Last night presented locals The King In Mirrors (old school indie influenced) and The Starkers (indie-grungers) acting as the bookends to Londoners Hitchcock Blonde. I am going to concentrate on the filling to this musical sandwich as quite frankly, they were the act of the night and seriously impressed me, to the point I bought their EP (which when you are on an income like mine is praise indeed). First thing that impressed was the music; a hard rocking guitar-led big pile of noise basically. Drawing from a hundred influences from alternative rock like Pearl Jam, At The Drive In and The Red Hot Chili Peppers to more Indie and punk stylings like Husker Du, Madder Rose and Juliette and The Licks, it also journeyed through blues, funk and pop. Vocalist Ella Grace sounds like Florence Welch, Juliette Lewis and Mary Lorson by turn. All the musicians were skilled, and despite them only being a bass, drums and single guitar combo they created a hell of a wall of noise that sounded as if a much bigger band was up there, with lots of clever little touches amongst the big but melodic riffing. Lyrics are by turn cheeky, honest, provocative and serious, any band that includes a Kazoo solo on a song titled Sexy Like You or includes the lyrics “I want you in my underwear” (Animal) has got to be respected!
But for me, the big difference that marked them out as a quality act was the performance. Not minding there was a small crowd for their set they played as if they were onstage at Wembley, really into the music. Ella jumps around like an electrified marionette, shaking hair, flailing limbs with scant regard for her surrounds, the rest of the band grooving with what they were playing, smiling and happy to just be there doing what they love. In short, it was as good to watch as to listen to, and a wholly professional performance that a lot of the “just stand there and play the songs” local bands could learn a lot from.
And that brings me on to the gripe I mentioned earlier. Here we were; some excellent local music and a simply stunning band from out of town, a great venue and sound system and plenty of booze. All the ingredients for a fantastic gig in fact, except one – an audience. Now, Swindon has developed a bit of a reputation for being a bit of a cultural backwater. And people moan about this, they aren’t happy when the Big Arts Day was cancelled, call The MECA a waste of money and time and bemoan the lack of good musical acts that come to the Town compared to neighbours Bristol, Bath and Oxford. But, and here is the crux, are they supporting promoters and venues committed to bringing fantastic music to the town?
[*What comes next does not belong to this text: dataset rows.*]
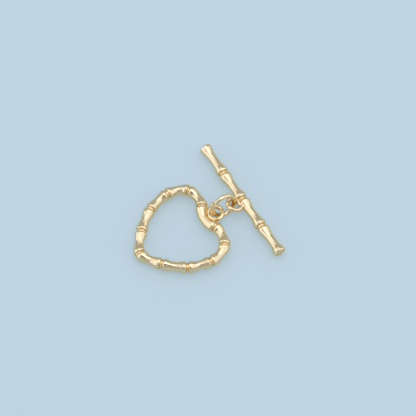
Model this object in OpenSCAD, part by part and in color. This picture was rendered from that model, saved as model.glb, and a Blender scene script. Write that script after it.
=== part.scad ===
// Heart toggle clasp with bamboo joints. Millimetres, lying on z = 0.
// +X runs along the heart from its tip to its cleft and on to the bar, +Y across it, +Z up.
// The origin is the middle of the part's footprint on the table.

/* [Heart ring] */
// Length of the heart's middle line, from the joint at its tip to the joints beside its cleft
heart_l = 14.3; // [13:0.1:18]
// Width of the heart's middle line at its widest pair of joints
heart_w = 15.6; // [13:0.1:20]
// Thickness of a heart stem at its waist
heart_stem_d = 1.65; // [1.2:0.05:1.8]
// Thickness of the plainer stem in the cleft
cleft_stem_d = 1.8; // [1.3:0.05:2.1]
// Thickness over a flared stem end of the heart
heart_flare_d = 2.2; // [2:0.05:2.7]
// Outer width of the loop at the cleft
heart_loop_d = 3.3; // [3.1:0.05:3.8]
// Wire thickness of the loop at the cleft
heart_loop_wire = 0.78; // [0.65:0.01:0.9]

/* [Toggle bar] */
// Length of the bar over its two ends
bar_l = 25.1; // [22:0.1:32]
// Thickness of a bar stem at its waist
bar_stem_d = 1.65; // [1.2:0.05:1.8]
// Thickness over a flared stem end of the bar
bar_flare_d = 2.3; // [2:0.05:2.7]
// Outer width of the loop on the bar
bar_loop_d = 3.45; // [3.1:0.05:3.8]
// Wire thickness of the loop on the bar
bar_loop_wire = 0.84; // [0.65:0.01:0.9]
// Distance from the bar's axis to the middle of its loop
bar_loop_reach = 1.8; // [1.7:0.05:2.2]
// Place of the loop along the bar, from the bar's middle
bar_loop_at = -0.25; // [-1:0.05:1]
// How far the bar has rolled, which lifts its loop off the table
bar_roll = 15; // [12:1:20]
// How far the bar lies off square to the heart
bar_slant = 2; // [-4:0.1:4]

/* [Jump ring] */
// Outer width of the jump ring
ring_d = 5.2; // [5:0.05:6]
// Wire thickness of the jump ring
ring_wire = 0.82; // [0.7:0.01:0.9]
// Lean of the standing jump ring from upright
ring_lean = 24; // [18:1:28]
// Angle that the ring's slit takes
ring_slit = 7; // [5:1:16]
// Angle by which the two halves of the ring are sprung apart sideways
ring_twist = 8; // [0:0.5:9]

/* [Bamboo joints] */
// Length over which a stem swells towards a joint
knuckle_l = 2.5; // [1.6:0.1:2.6]
// Width at the root of the solder under a loop
solder_d = 1.2; // [0.9:0.05:1.4]
// Height left between the heart's loop and the lowest wire of the jump ring under it
link_gap = 0.24; // [0.16:0.01:0.35]
// Depth to which a loop is sunk into its stem
loop_bite = 0.25; // [0.1:0.01:0.35]

/* [Hidden] */
$fn = 48;

// Facets round a heart stem
stem_sides = 16;

// The swelling at a joint. Columns: distance from the joint as a share of knuckle_l,
// fullness from 0 at the waist to 1 over the flare. The bead comes first, then its groove, then the flare.
KNUCKLE = [
    [0.00, 0.25],
    [0.05, 0.21],
    [0.09, 0.00],
    [0.13, 0.66],
    [0.19, 0.93],
    [0.27, 1.00],
    [0.40, 0.84],
    [0.54, 0.57],
    [0.70, 0.30],
    [0.86, 0.11],
    [1.00, 0.00]
];

// The trumpet at an end of the bar, in the same columns, from its domed end face inwards
TRUMPET = [
    [0.00, 0.00],
    [0.02, 0.60],
    [0.06, 0.93],
    [0.12, 1.00],
    [0.30, 0.86],
    [0.45, 0.54],
    [0.64, 0.22],
    [0.84, 0.05],
    [1.00, 0.00]
];

// The joints of the heart on one side. Columns: place along as a share of heart_l, place across as a
// share of half of heart_w, and the headings in degrees in which the stem comes in and goes out.
HEART = [
    [0.000, 0.000, 108, 72],
    [0.170, 0.470, 48, 48],
    [0.420, 0.850, 33, 23],
    [0.707, 0.998, 8, -2],
    [0.968, 0.813, -48, -60],
    [1.000, 0.295, -106, -141]
];

// Places of the bar's joints as shares of half its length
BAR_JOINTS = [-0.514, -0.004, 0.486];

// Where the jump ring's wire passes through a loop, as shares of the free play along X and Y
RING_IN_HEART = [-0.42, -0.28];
RING_IN_BAR = [-0.28, 0.55];

// Angles round the jump ring, from +X: the middle of its slit, and the point opposite where it flexes
slit_angle = 134;
flex_angle = -60;

heart_loop_r = (heart_loop_d - heart_loop_wire) / 2;
bar_loop_r = (bar_loop_d - bar_loop_wire) / 2;
ring_r = (ring_d - ring_wire) / 2;
heart_play = (heart_loop_d - 2 * heart_loop_wire - ring_wire) / 2;
bar_play = (bar_loop_d - 2 * bar_loop_wire - ring_wire) / 2;

// Radius of a stem at a share of the swelling's length from its nearest joint
function swell(share, waist_d, flare_d, table) =
    (waist_d + (flare_d - waist_d) * lookup(share, table)) / 2;

// The whole ring of joints: one side from tip to cleft, then the other side back, mirrored
side_n = len(HEART);
joint_n = 2 * side_n - 1;
function joint_row(i) = i < side_n
    ? [HEART[i][0] * heart_l, HEART[i][1] * heart_w / 2, HEART[i][2], HEART[i][3]]
    : let (m = HEART[joint_n - i])
      [m[0] * heart_l, -m[1] * heart_w / 2, 180 - m[3], 180 - m[2]];
function joint_at(i) = joint_row(i % joint_n);
function joint_xy(i) = let (j = joint_at(i)) [j[0], j[1]];

// A point on stem i at share t of its length: a cubic curve with the joints' headings at its ends
function heading(a) = [cos(a), sin(a)];
function stem_chord(i) = norm(joint_xy(i + 1) - joint_xy(i));
function stem_xy(i, t) =
    let (l = stem_chord(i), out = heading(joint_at(i)[3]), in = heading(joint_at(i + 1)[2]))
    (2 * pow(t, 3) - 3 * pow(t, 2) + 1) * joint_xy(i) + (pow(t, 3) - 2 * pow(t, 2) + t) * l * out
    + (3 * pow(t, 2) - 2 * pow(t, 3)) * joint_xy(i + 1) + (pow(t, 3) - pow(t, 2)) * l * in;
function stem_tangent(i, t) =
    let (l = stem_chord(i), out = heading(joint_at(i)[3]), in = heading(joint_at(i + 1)[2]))
    (6 * pow(t, 2) - 6 * t) * joint_xy(i) + (3 * pow(t, 2) - 4 * t + 1) * l * out
    + (6 * t - 6 * pow(t, 2)) * joint_xy(i + 1) + (3 * pow(t, 2) - 2 * t) * l * in;

// A joint's own direction is midway between its two headings, and the stem turns into it over turn_l
turn_l = heart_flare_d / 2;
function unit(v) = v / norm(v);
function joint_way(i) = unit(heading(joint_at(i)[2]) + heading(joint_at(i)[3]));
function facing(i, t) =
    let (d0 = t * stem_chord(i), d1 = (1 - t) * stem_chord(i), own = unit(stem_tangent(i, t)))
    let (near = d0 < d1 ? joint_way(i) : joint_way(i + 1), k = min(1, min(d0, d1) / turn_l))
    unit(near * (1 - k) + own * k);

// The swelling's length on stem i as a share of the stem, which ends just short of its middle
knuckle_n = len(KNUCKLE);
reach_most = 0.47;
function reach(i) = min(knuckle_l / stem_chord(i), reach_most);

// Stations of the sections along stem i, as shares of its length
function stations(i) = concat(
    [for (k = [0:knuckle_n - 1]) KNUCKLE[k][0] * reach(i)],
    [0.5],
    [for (k = [knuckle_n - 1:-1:1]) 1 - KNUCKLE[k][0] * reach(i)]);
function stem_waist(i) = i == side_n - 1 ? cleft_stem_d : heart_stem_d;
function section(i, t) =
    let (p = stem_xy(i, t), w = facing(i, t))
    let (r = swell(min(t, 1 - t) / reach(i), stem_waist(i), heart_flare_d, KNUCKLE))
    [for (s = [0:stem_sides - 1]) let (a = 360 * s / stem_sides)
        [p[0] - r * cos(a) * w[1], p[1] + r * cos(a) * w[0], r * sin(a)]];

// A closed skin over sections that follow one another round the heart
module heart_stems() {
    sections = [for (i = [0:joint_n - 1], t = stations(i)) section(i, t)];
    n = len(sections);
    points = [for (s = sections, p = s) p];
    function corner(k, s) = (k % n) * stem_sides + s % stem_sides;
    faces = [for (k = [0:n - 1], s = [0:stem_sides - 1], half = [0, 1]) half == 0
        ? [corner(k, s), corner(k + 1, s), corner(k + 1, s + 1)]
        : [corner(k, s), corner(k + 1, s + 1), corner(k, s + 1)]];
    polyhedron(points, faces);
}

// A wire loop lying flat round the origin
module wire_loop(r, wire_d) {
    rotate_extrude() translate([r, 0]) circle(d = wire_d);
}

// Solder from a stem's axis out along +X to the middle of a loop's wire, narrowing to just inside the wire
solder_end = 0.9;
module solder(length, wire_d) {
    rotate([0, 90, 0]) cylinder(h = length, d1 = solder_d, d2 = solder_end * wire_d);
}

// The heart lies with its tip on the table and its loop on the jump ring's wire
cleft_x = stem_xy(side_n - 1, 0.5)[0];
heart_loop_x = cleft_x + cleft_stem_d / 2 + heart_loop_d / 2 - loop_bite;
heart_lift = max(0, ring_wire + heart_loop_wire / 2 + link_gap - heart_flare_d / 2);
heart_tilt = asin(heart_lift / (heart_loop_x + heart_loop_r));
heart_loop_z = heart_flare_d / 2 + heart_loop_x * sin(heart_tilt);

// The jump ring stands on the table in both loops. ring_half gives half its width at height z.
ring_z = ring_r * cos(ring_lean) + ring_wire / 2;
function ring_half(z) = sqrt(pow(ring_r, 2) - pow((ring_z - z) / cos(ring_lean), 2));
function ring_side(z) = (z - ring_z) * tan(ring_lean);
ring_x = heart_loop_x + RING_IN_HEART[0] * heart_play + ring_half(heart_loop_z);
ring_y = RING_IN_HEART[1] * heart_play - ring_side(heart_loop_z);

// The bar hangs on the other side of the jump ring
bar_loop_z = bar_flare_d / 2 + bar_loop_reach * sin(bar_roll);
bar_loop_x = ring_x + ring_half(bar_loop_z) - RING_IN_BAR[0] * bar_play;
bar_loop_y = ring_y + ring_side(bar_loop_z) - RING_IN_BAR[1] * bar_play;
bar_out = bar_loop_reach * cos(bar_roll);
bar_x = bar_loop_x + bar_out * cos(bar_slant) + bar_loop_at * sin(bar_slant);
bar_y = bar_loop_y + bar_out * sin(bar_slant) - bar_loop_at * cos(bar_slant);

// Footprint along X: the flares at the heart's tip on one side, the widest rim of a bar's end on the other
x_low = min([for (t = stations(0), p = section(0, t)) p[0] * cos(heart_tilt) - p[2] * sin(heart_tilt)]);
rim_at = bar_l / 2 - TRUMPET[3][0] * knuckle_l;
x_high = bar_x + rim_at * sin(abs(bar_slant)) + bar_flare_d / 2 * cos(bar_slant);
middle = [(x_low + x_high) / 2, bar_y, 0];

// The heart and its loop are cast and soldered in one
module heart_ring() {
    color("#E8CB8C")
    translate(-middle) translate([0, 0, heart_flare_d / 2]) rotate([0, -heart_tilt, 0]) {
        heart_stems();
        translate([heart_loop_x, 0, 0]) wire_loop(heart_loop_r, heart_loop_wire);
        translate([cleft_x, 0, 0])
            solder(heart_loop_x - heart_loop_r - cleft_x, heart_loop_wire);
    }
}

// An arc of the jump ring's wire that starts at the origin
module ring_arc(sweep) {
    translate([-ring_r, 0, 0]) rotate_extrude(angle = sweep) translate([ring_r, 0]) circle(d = ring_wire);
}

// Two halves that meet at flex_angle, one of them turned sideways there about the wire's own direction
module jump_ring() {
    arc_left = slit_angle - flex_angle - ring_slit / 2;
    arc_right = 360 - arc_left - ring_slit;
    color("#F0D08A")
    translate(-middle) translate([ring_x, ring_y, ring_z]) rotate([90 - ring_lean, 0, 0])
        rotate([0, 0, flex_angle]) translate([ring_r, 0, 0]) {
            ring_arc(-arc_right);
            rotate([0, ring_twist, 0]) ring_arc(arc_left);
        }
}

// Outline of the bar from its axis out, worked out from one end to the other
bar_ends = [-bar_l / 2, bar_l / 2];
bar_marks = concat([bar_ends[0]], [for (j = BAR_JOINTS) j * bar_l / 2], [bar_ends[1]]);
function mark_table(k) = k == 0 || k == len(bar_marks) - 1 ? TRUMPET : KNUCKLE;
function bar_half(k, way) =
    let (table = mark_table(k), rows = way > 0 ? [0:len(table) - 1] : [len(table) - 1:-1:0])
    [for (q = rows) [swell(table[q][0], bar_stem_d, bar_flare_d, table),
                     bar_marks[k] + way * table[q][0] * knuckle_l]];
module bar_stems() {
    last = len(bar_marks) - 1;
    outline = concat(
        [[0, bar_marks[0]]],
        bar_half(0, 1),
        [for (k = [1:last - 1], p = concat(bar_half(k, -1), bar_half(k, 1))) p],
        bar_half(last, -1),
        [[0, bar_marks[last]]]);
    rotate([-90, 0, 0]) rotate_extrude() polygon(outline);
}

module toggle_bar() {
    color("#E8CB8C")
    translate(-middle) translate([bar_x, bar_y, bar_flare_d / 2]) rotate([0, 0, bar_slant]) {
        bar_stems();
        translate([0, bar_loop_at, 0]) rotate([0, 180 + bar_roll, 0]) {
            translate([bar_loop_reach, 0, 0]) wire_loop(bar_loop_r, bar_loop_wire);
            solder(bar_loop_reach - bar_loop_r, bar_loop_wire);
        }
    }
}

heart_ring();
jump_ring();
toggle_bar();
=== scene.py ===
import math

import bpy
import numpy as np
from bpy.props import FloatProperty, FloatVectorProperty, PointerProperty
from bpy.types import Operator, Panel, PropertyGroup
from mathutils import Matrix, Vector


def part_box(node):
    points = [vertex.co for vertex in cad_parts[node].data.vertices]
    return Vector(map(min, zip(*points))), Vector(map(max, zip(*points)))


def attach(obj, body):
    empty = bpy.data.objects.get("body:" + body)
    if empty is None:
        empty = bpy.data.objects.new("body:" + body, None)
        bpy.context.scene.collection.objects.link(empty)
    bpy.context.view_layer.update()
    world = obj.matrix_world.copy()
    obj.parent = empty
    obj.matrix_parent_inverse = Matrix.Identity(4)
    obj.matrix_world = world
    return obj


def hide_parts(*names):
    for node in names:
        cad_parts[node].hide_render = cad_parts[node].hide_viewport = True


bl_info = {
    "name": "Bamboo Heart Toggle Clasp",
    "version": (1, 0, 0),
    "blender": (4, 5, 0),
    "location": "View3D > Sidebar > Clasp",
    "description": "Builds a plated heart toggle clasp of bamboo stems, its bar and its jump ring",
    "category": "Add Mesh",
}

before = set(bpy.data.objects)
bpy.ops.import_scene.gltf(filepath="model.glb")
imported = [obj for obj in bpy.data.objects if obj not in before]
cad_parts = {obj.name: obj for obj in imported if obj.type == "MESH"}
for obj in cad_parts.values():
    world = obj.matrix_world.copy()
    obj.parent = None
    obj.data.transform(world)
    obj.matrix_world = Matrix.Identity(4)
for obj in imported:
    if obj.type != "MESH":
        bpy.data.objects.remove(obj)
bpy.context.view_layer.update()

MM = 0.001

# Points round a stem, a loop's wire, the jump ring's wire and a pool of solder
STEM_SIDES = 64
LOOP_SIDES = 40
RING_SIDES = 48
POOL_SIDES = 32

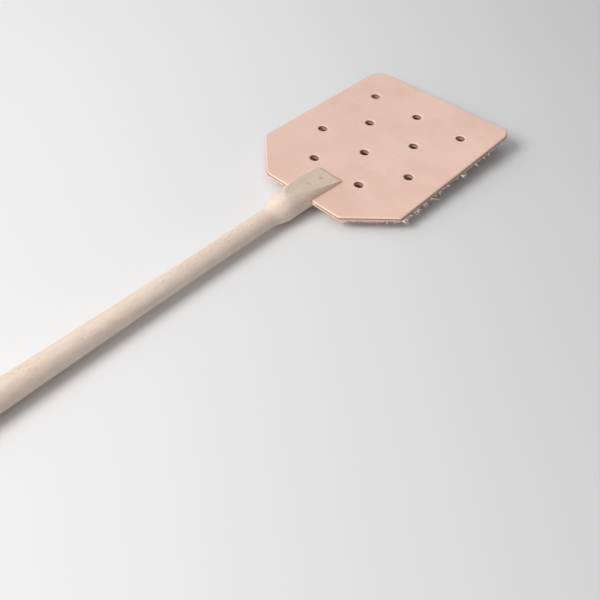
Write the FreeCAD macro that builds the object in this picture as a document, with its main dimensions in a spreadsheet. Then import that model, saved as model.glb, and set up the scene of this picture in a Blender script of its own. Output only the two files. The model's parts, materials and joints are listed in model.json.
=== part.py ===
import FreeCAD, Part
import os
import Sketcher

# A fly swatter: a turned beech handle whose head is planed to a thin jaw, a flap of
# thick leather in the jaw's sawn slot, the glue that holds it there and two wooden pins.
#
# Frame: +X along the handle towards the flap, +Z up, millimetres. The origin lies under
# the middle of the whole object. Each piece is drawn with its own zero on the handle's
# axis, at the front edge of the jaw, and one Placement carries them all into the frame.
#
# The flap is one sheet of leather. It bends just in front of the jaw, so it is made as
# two solids: flap_root, which is held in the jaw, and flap_blade, which swings.

doc = FreeCAD.newDocument("FlySwatter")
sheet = doc.addObject("Spreadsheet::Sheet", "dims")

DIMENSIONS = {
    # handle, from the butt to the front edge of the jaw
    "handle_length": 338.5,
    "grip_radius": 8.1,
    "neck_radius": 5.0,
    "head_radius": 8.1,             # at the front of the jaw
    "head_back_radius": 7.9,        # where the flare ends and the planed faces begin
    "grip_length": 42.0,            # even part at the butt, its domed end included
    "dome_radius": 12.0,
    "dome_edge": 2.0,               # rounding between the dome and the grip
    "swell_neck_reach": 120.0,      # the long swell keeps near the neck's size, then
    "swell_grip_reach": 21.0,       # near the grip's
    "neck_length": 6.0,
    "flare_length": 15.5,
    "flare_neck_reach": 5.0,
    "flare_head_reach": 7.0,
    "head_length": 33.5,
    # jaw
    "lip_thickness": 1.0,           # wood above and below the slot at the front edge
    "jaw_overlap": 22.0,            # leather inside the slot
    "glue_thickness": 0.15,
    "glue_inset": 1.0,              # glue stops short of the sides of the head
    # hole to hang the swatter by
    "hanging_radius": 2.5,
    "hanging_inset": 18.0,
    # pins through the jaw and the leather
    "pin_radius": 1.5,
    "pin_inset": 7.0,
    "pin_spacing": 9.7,
    # leather
    "leather_thickness": 2.6,
    "flap_width": 95.2,
    "flap_length": 123.5,
    "back_edge_width": 49.6,
    "shoulder_length": 23.2,        # slanted sides, measured along the handle
    "shoulder_rounding": 6.0,
    "corner_rounding": 8.0,
    # line where the leather bends, in front of the jaw, and the gap kept open there
    "bend_offset": 2.0,
    "bend_gap": 0.3,
    # air holes, in rows of two and three by turns
    "air_hole_radius": 2.5,
    "first_row": 6.0,
    "row_pitch": 23.6,
    "pair_spacing": 30.9,
    "triple_spacing": 30.0,
}

for row, (alias, value) in enumerate(DIMENSIONS.items(), start=1):
    sheet.set("A%d" % row, alias)
    sheet.set("B%d" % row, str(value))
    sheet.setAlias("B%d" % row, alias)
doc.recompute()

# Places worked out from the dimensions, written once and used in many expressions.
SLOT_HALF = "(dims.leather_thickness / 2 + dims.glue_thickness)"
JAW_HALF = "(%s + dims.lip_thickness)" % SLOT_HALF
SLOT_DEPTH = "(dims.jaw_overlap + dims.glue_thickness)"
FREE_LENGTH = "(dims.flap_length - dims.jaw_overlap)"
SHOULDER_END = "(dims.shoulder_length - dims.jaw_overlap)"
ROOT_FRONT = "(dims.bend_offset - dims.leather_thickness / 2 - dims.bend_gap)"
FRAME_X = "(dims.handle_length - %s) / 2" % FREE_LENGTH
FRAME_Z = "max(dims.head_back_radius; dims.grip_radius)"
CLEAR = 4.0      # how far a cutting outline runs past the solid it cuts


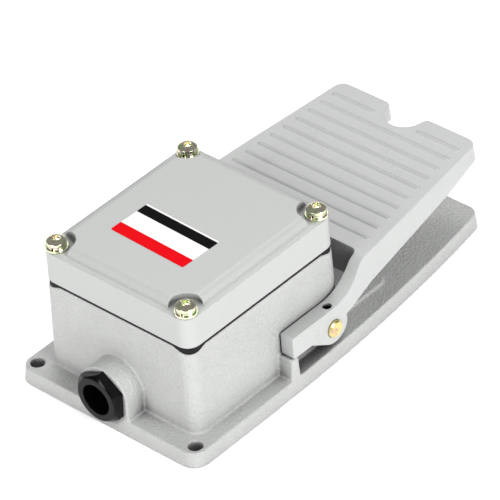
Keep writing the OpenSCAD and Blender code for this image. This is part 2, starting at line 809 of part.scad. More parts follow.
module pedal() {
    set_screw_hole_r = 2.55;
    color("gainsboro") difference() {
        union() {
            difference() {
                intersection() {
                    translate([pivot_x, base_hw, pivot_z]) rotate([90, 0, 0])
                        linear_extrude(2 * base_hw) pedal_side();
                    hull() {
                        pedal_slice(pivot_z - arm_boss_r - over, 0, 0);
                        pedal_slice(pivot_z, 0, 0);
                        pedal_slice(skirt_low, arm_draft / 2, toe_inset(skirt_low));
                        pedal_slice(pedal_high, arm_draft, toe_inset(pedal_high));
                    }
                }
                difference() {
                    pedal_hollow();
                    tread_band(0 - over, skirt_t);
                }
            }
            pedal_webs();
            notch_skirt();
            tread_ribs();
        }
        translate([fork_x / 2 - base_l / 2, 0, 0]) linear_extrude(2 * pedal_high)
            round_rect(base_l / 2 + fork_x / 2, arm_in, 4);
        toe_notch();
        pivot_bar(shaft_d / 2 + fit, -base_hw, base_hw);
        for (sy = [-1, 1])
            translate([pivot_x, sy * arm_mid, pivot_z]) cylinder(r = set_screw_hole_r, h = tail_top + over);
    }
}

module arm_set_screws() {
    color("dimgray") for (sy = [-1, 1])
        translate([pivot_x, sy * arm_mid, pivot_z + shaft_d / 2 + fit]) difference() {
            cylinder(r = 2.5, h = 5);
            translate([0, 0, 2.5]) cylinder(r = 1.45, h = 5, $fn = 6);
        }
}

// ---------- Switch works ----------

module cam_lever() {
    hub_r = 9.5;
    hub_w = 14;
    seat_r = spring_d / 2 + 0.8;
    lever_end = spring_reach;
    color("slategray") translate([pivot_x, 0, pivot_z]) difference() {
        union() {
            translate([0, hub_w / 2, 0]) rotate([90, 0, 0]) cylinder(r = hub_r, h = hub_w);
            translate([-lever_end, -lever_w / 2, lever_low])
                cube([lever_end, lever_w, lever_top - lever_low]);
            translate([-plunger_reach, lever_w / 2, nose_h - nose_r]) rotate([90, 0, 0])
                cylinder(r = nose_r, h = lever_w);
            translate([-lever_end, 0, lever_top - 3]) cylinder(r = seat_r, h = 3);
            translate([-lever_end, 0, lever_top - eps]) cylinder(r = spring_d / 2 - wire_d - 1.7, h = 2.5);
        }
        rotate([90, 0, 0]) translate([0, 0, -hub_w]) cylinder(r = shaft_d / 2 + fit, h = 2 * hub_w);
        rotate([0, 90, 0]) cylinder(r = 2.5 + fit, h = 2 * hub_r);
    }
}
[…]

The sort of acts you can talk about in years to come when they headline the O2 for two weeks and say “oh, I saw them before they were famous and had a chat at the bar and everything”. The short answer is no.
Frankly I was ashamed at the lack of a crowd. It wasn’t raining, the gig was free entry, there was very little else going on in town. So why were people stuck at home in front of the TV, probably saying how bored they are? I do not understand it. Is Swindon perhaps just not culturally developed enough to sustain any kind of music scene, the people who care too few in number and too poor to be truly supportive? It astonished me that the very venue we were in often rates it busiest night each week as Wednesday, when they take a whole £1 off the price of a pint and have karaoke. Seriously, the place is heaving. So it is not the fact it is not a weekend that keeps number down. Does a pound off a pint really make that much difference?
This isn’t just music this is applicable too, as funding is cut across the board to art and culture projects. The defence for this is it is diverted to education. But surely people cannot believe that all education takes place in a school environment? There will come a time I am sure where the promoters and venues decide that enough is enough, there is little point letting their heart dictate their business plan, and the head will kick in, and all we will be left with are pubs and bars doing cheap drinks, sports on TV, team vomiting, karaoke and bar brawls, or those that are boarded up. And generations of people who get their entertainment from small screens, providing of course that is if anyone is left with the ability to make that entertainment. So use it or lose it, before culture, art and real music will be relegated to those rose-tinted memories of “the good old days” and that is a proposition I for one, am frankly terrified of.